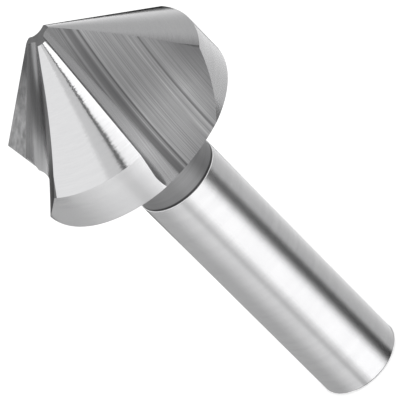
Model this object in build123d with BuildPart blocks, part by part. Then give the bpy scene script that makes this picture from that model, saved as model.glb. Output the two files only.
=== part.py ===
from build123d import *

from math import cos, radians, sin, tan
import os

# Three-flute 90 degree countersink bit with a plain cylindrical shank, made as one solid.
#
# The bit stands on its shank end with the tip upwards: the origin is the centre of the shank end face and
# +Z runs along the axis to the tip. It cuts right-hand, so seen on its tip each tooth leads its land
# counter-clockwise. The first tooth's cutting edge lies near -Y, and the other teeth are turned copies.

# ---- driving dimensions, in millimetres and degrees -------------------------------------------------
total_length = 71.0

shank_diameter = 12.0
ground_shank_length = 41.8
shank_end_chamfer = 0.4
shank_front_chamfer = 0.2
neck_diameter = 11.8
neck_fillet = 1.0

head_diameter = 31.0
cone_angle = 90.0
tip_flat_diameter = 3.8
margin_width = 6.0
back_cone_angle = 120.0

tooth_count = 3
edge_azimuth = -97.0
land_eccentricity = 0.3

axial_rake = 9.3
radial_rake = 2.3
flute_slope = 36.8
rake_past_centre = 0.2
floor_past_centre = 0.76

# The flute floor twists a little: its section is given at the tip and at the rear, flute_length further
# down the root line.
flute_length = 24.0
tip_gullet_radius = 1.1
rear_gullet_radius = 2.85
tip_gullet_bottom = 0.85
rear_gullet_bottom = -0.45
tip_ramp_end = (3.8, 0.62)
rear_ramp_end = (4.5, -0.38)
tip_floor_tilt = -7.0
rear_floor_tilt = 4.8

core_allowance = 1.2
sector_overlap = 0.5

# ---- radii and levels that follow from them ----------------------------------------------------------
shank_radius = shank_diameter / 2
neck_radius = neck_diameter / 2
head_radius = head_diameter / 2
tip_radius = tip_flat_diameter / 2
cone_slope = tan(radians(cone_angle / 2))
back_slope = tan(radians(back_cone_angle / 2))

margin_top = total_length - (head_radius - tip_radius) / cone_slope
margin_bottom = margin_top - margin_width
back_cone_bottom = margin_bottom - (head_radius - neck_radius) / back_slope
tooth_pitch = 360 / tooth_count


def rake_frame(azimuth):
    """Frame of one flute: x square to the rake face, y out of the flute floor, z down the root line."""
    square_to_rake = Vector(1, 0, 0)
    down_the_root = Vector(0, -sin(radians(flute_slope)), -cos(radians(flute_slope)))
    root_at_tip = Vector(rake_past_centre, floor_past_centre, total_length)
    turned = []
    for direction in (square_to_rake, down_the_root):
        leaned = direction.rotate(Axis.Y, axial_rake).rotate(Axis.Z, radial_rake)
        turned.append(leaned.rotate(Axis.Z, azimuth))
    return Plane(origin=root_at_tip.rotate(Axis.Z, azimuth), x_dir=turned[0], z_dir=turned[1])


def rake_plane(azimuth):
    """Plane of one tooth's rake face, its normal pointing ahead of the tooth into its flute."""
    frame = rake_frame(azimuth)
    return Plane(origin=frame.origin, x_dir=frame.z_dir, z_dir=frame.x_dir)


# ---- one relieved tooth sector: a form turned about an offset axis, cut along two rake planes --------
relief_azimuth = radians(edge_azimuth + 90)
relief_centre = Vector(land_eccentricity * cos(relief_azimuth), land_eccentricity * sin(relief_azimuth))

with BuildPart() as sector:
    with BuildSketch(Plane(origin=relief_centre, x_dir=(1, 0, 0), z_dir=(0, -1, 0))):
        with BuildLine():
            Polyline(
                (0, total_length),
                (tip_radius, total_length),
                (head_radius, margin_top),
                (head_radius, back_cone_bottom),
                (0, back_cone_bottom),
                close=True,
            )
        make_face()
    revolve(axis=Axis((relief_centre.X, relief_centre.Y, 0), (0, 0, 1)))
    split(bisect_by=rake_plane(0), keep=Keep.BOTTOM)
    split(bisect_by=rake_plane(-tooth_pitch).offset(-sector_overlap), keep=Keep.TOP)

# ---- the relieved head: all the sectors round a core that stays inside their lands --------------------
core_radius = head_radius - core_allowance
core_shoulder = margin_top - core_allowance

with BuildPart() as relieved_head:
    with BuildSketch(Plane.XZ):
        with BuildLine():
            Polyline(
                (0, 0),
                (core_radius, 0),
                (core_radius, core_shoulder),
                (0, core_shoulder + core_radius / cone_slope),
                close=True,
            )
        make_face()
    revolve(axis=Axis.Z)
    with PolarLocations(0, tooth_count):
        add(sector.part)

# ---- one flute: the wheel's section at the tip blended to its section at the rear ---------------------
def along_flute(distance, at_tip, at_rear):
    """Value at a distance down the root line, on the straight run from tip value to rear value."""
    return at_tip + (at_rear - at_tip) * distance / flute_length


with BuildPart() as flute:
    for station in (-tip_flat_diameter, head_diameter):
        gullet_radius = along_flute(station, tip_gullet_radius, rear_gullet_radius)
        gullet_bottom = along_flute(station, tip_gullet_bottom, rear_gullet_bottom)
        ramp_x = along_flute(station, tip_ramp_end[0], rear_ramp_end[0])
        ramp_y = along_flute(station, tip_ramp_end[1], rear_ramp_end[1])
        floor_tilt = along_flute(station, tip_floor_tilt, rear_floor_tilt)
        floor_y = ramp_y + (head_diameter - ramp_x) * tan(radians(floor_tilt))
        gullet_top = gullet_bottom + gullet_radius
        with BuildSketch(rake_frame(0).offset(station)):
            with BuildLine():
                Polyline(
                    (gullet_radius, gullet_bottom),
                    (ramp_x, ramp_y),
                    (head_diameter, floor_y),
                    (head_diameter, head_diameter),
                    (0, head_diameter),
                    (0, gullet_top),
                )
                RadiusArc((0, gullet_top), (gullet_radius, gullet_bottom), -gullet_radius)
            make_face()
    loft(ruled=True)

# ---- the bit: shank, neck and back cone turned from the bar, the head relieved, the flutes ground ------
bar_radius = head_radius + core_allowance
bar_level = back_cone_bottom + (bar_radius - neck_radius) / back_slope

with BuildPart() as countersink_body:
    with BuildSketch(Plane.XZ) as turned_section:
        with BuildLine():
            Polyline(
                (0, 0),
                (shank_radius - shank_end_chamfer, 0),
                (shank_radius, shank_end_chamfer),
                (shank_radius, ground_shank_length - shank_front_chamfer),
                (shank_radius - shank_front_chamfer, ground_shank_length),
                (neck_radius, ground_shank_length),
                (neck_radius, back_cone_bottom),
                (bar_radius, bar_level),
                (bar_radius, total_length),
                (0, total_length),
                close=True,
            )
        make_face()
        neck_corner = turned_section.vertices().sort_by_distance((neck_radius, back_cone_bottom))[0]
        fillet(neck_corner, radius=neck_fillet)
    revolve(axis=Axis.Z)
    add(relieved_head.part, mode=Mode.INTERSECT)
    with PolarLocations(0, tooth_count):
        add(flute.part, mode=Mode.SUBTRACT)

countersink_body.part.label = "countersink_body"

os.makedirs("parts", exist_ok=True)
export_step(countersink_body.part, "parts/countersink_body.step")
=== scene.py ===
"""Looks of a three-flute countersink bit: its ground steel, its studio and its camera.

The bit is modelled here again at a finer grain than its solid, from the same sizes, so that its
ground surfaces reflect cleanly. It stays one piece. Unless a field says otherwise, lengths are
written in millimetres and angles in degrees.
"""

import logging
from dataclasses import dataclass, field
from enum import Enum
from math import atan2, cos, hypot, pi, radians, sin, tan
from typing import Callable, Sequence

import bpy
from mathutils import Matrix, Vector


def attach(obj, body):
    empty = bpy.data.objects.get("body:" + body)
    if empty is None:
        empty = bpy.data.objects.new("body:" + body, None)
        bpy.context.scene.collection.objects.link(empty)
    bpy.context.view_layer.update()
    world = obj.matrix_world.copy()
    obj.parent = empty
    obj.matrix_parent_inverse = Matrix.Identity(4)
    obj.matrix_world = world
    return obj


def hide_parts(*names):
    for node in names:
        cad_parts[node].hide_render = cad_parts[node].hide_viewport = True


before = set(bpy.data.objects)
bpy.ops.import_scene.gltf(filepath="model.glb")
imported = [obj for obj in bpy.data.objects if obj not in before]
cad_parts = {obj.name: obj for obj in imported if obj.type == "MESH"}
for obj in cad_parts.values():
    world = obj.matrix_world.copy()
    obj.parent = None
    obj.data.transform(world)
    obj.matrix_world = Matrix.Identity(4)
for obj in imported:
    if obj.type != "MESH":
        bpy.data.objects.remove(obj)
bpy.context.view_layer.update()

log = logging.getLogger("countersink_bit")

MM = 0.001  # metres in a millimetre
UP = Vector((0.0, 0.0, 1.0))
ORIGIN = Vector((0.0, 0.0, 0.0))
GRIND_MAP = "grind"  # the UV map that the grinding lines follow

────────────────

- **WHAT NEEDS TO BE DONE**
Return the lines above precisely as they appear, beginning at the first line and ending at the line with "sector_overlap = 0.5", and nothing after it.

- **RESULT OF THIS TASK**
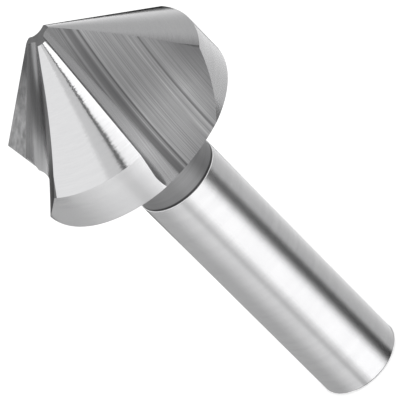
Model this object in build123d with BuildPart blocks, part by part. Then give the bpy scene script that makes this picture from that model, saved as model.glb. Output the two files only.
=== part.py ===
from build123d import *

from math import cos, radians, sin, tan
import os

# Three-flute 90 degree countersink bit with a plain cylindrical shank, made as one solid.
#
# The bit stands on its shank end with the tip upwards: the origin is the centre of the shank end face and
# +Z runs along the axis to the tip. It cuts right-hand, so seen on its tip each tooth leads its land
# counter-clockwise. The first tooth's cutting edge lies near -Y, and the other teeth are turned copies.

# ---- driving dimensions, in millimetres and degrees -------------------------------------------------
total_length = 71.0

shank_diameter = 12.0
ground_shank_length = 41.8
shank_end_chamfer = 0.4
shank_front_chamfer = 0.2
neck_diameter = 11.8
neck_fillet = 1.0

head_diameter = 31.0
cone_angle = 90.0
tip_flat_diameter = 3.8
margin_width = 6.0
back_cone_angle = 120.0

tooth_count = 3
edge_azimuth = -97.0
land_eccentricity = 0.3

axial_rake = 9.3
radial_rake = 2.3
flute_slope = 36.8
rake_past_centre = 0.2
floor_past_centre = 0.76

# The flute floor twists a little: its section is given at the tip and at the rear, flute_length further
# down the root line.
flute_length = 24.0
tip_gullet_radius = 1.1
rear_gullet_radius = 2.85
tip_gullet_bottom = 0.85
rear_gullet_bottom = -0.45
tip_ramp_end = (3.8, 0.62)
rear_ramp_end = (4.5, -0.38)
tip_floor_tilt = -7.0
rear_floor_tilt = 4.8

core_allowance = 1.2
sector_overlap = 0.5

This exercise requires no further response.